Halk bölünmüş, menfaat grupları oluşmuş, devlet makamları ve imkanları menfaat için kullanılır olmuştur. Daha önce işbirliği yapılan bir menfaat grubu ile ilişkiler çığırından çıkmış ve yönetenlerin yandaşları ile bu menfaat grubunun yandaşları birbirlerini tasfiye süreci başlatmışlardır. İşin sonunun nereye varacağını kestirmek zor. Bir tarafta hak, hukuk tanımayan “kendi kendini yönetme” anlayışını “benin dediğim olur” anlayışına çeviren bir güç; diğer tarafta ise küresel irade tarafından desteklenen kurumsal alanda örgütlenmiş bir “beysbol sopası” durmaktadır. Yağmalamaların, çalmaların ve kandırmaların adı da “istiklal savaşı” olmuştur! Halk şaşkınlık içerisindedir ve kafalar da karışmıştır.
Yani bir yerde “kırk katır mı, kırk satır mı” gibi bir açmazın içerisine sokulmuştur halkımız.
En kötüsü de budur. Hiçbirine mi yoksa iyisine mi rıza göstereceksiniz? Yoksa şu küçük kardeşleri mi tercih edeceksiniz?
Her şeyin hemen düzeleceğini beklemek de doğru olmaz. Yine de çözüm kanallarının açık tutulmasında yarar vardır.
Birincisi, “Büyük Vekiller Meclisini” açık tutabilme başarısını göstermektir.

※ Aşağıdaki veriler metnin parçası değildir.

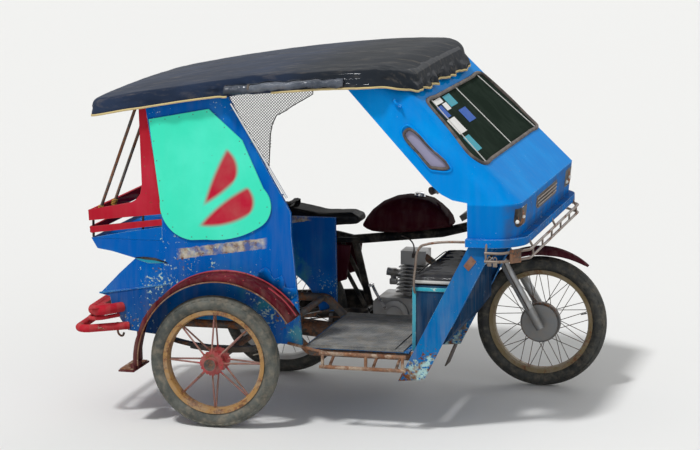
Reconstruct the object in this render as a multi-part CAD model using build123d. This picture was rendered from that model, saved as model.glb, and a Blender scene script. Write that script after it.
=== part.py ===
from build123d import *
import math
import os

# Motorcycle tricycle taxi: a small motorcycle with a roofed passenger sidecar on its right.
# Millimetres. X runs forward from the rear axle line, Y runs left from the sidecar wheel's
# middle plane, and Z runs up from the ground. The finished pieces are moved so that the
# origin is on the ground, under the middle of the whole vehicle.
MIDDLE_X = 440
MIDDLE_Y = 764

# Wheels and track
WHEELBASE = 1235
TRACK = 1150
SIDE_TYRE_R = 291.5
SIDE_TYRE_H = 62.5
SIDE_RIM_R = SIDE_TYRE_R - SIDE_TYRE_H
BIKE_TYRE_R = 305
BIKE_TYRE_H = 62
BIKE_RIM_R = BIKE_TYRE_R - BIKE_TYRE_H
TYRE_W = 78
RIM_W = 62
AXLE_D = 30
BORE_GAP = 1

# Bodywork
SIDE_Y = 90
BODY_W = 778
CAB_W = 1480
WALL = 18
SHEET = 12
FLOOR_Z = 349
RAIL_D = 38

# Nose: a raked front over the whole width
NOSE_FOOT_X = 1300
NOSE_FOOT_Z = 862
CREASE_X = 1315
CREASE_Z = 1012
NOSE_TOP_X = 753
NOSE_TOP_Z = 1545
NOSE_CORNER_R = 115
NOSE_SKIN = 14

# Roof: a shallow crowned deck that falls towards the rear
ROOF_REAR_X = -590
ROOF_FRONT_X = 845
ROOF_OVERHANG = 45
ROOF_ARC_R = 8000
ROOF_ARC_X = 1077
ROOF_ARC_TOP_Z = 1582
ROOF_CROWN = 38
ROOF_SKIN = 15
VALANCE = 67

# Steering
RAKE = 30
FORK_OFFSET = 45
FORK_HALF = 98
FORK_LEG_D = 42
FORK_TUBE_D = 31
STEM_D = 30
HEAD_D = 50
CLAMP_LOW = 430
CLAMP_HIGH = 600

LEFT_Y = SIDE_Y + BODY_W
CAB_LEFT_Y = SIDE_Y + CAB_W
BIKE_Y = TRACK


def block(x0, x1, y0, y1, z0, z1):
    """A box between two corners."""
    return Pos((x0 + x1) / 2, (y0 + y1) / 2, (z0 + z1) / 2) * Box(x1 - x0, y1 - y0, z1 - z0)


def rod(start, end, diameter):
    """A round bar between two points."""
    a = Vector(*start)
    b = Vector(*end)
    return Solid.make_cylinder(diameter / 2, (b - a).length, Plane(origin=a, z_dir=b - a))


def bent_tube(points, diameter, bend):
    """A round bar along straight runs joined by tangent arcs."""
    path = FilletPolyline(*points, radius=bend)
    ring = Plane(origin=path @ 0, z_dir=path % 0) * Circle(diameter / 2)
    return sweep(ring, path=path)


def side_plate(points, y0, y1):
    """A plate cut to an outline in X and Z, between two Y planes."""
    outline = Polyline(*[(x, y0, z) for x, z in points], close=True)
    return extrude(make_face(outline), amount=y1 - y0, dir=(0, 1, 0))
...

Sorunların çözüm yeri orasıdır. Küçük kardeşlerin daha iyi çalışmaları telkin edilmelidir. Halkımız “Kendini Yönetebilme” imkanını doğru şekilde kullanabilmelidir. İkincisi ise, “çatışma ortamına” sokmamaktır ülkeyi. Ayrımcılık yapmak, etnik ve dini ayrıştırma bu sürece ivme kazandırır. Uzak durmak gerekir. Sabır göstermekte yarar bulunmaktadır.
Özetle; seçme hakkını iyi kullanın, meclisi çalıştırın, çatışma ortamından da kaçının demiş bilge kişi. Komşu ülkeler ile de ilişkileri “içişlerine karışmama ilkesi” esasına göre yeniden düzenleyin diye de eklemiş.
Sözlerini “yeni yıl zor olsa da belki de bütün bu sorunların aşılabileceği aydınlık bir yıl olur” diyerek tamamlamış.
Ne diyelim:
Çok şey gördük geçirdik. Bütün olumsuzluklara, aymazlıklara arsızlıklara ve yüzsüzlüklere rağmen olgunlukla hareket edelim.
Hırsızlık yapanlardan ve yalan söyleyenlerden uzak duralım.
Halkımıza güvenelim. Yüzyılların imbiğinden geçen değer yargılarımız ile doğru ile yanlışı ayırma becerisini gösterecektir halkımız. Bunlar da geçer ve esenliğe ulaşırız diyelim.
Yeni yılın sağlık, başarı, zenginlik ve mutluluk getirmesini dilerim.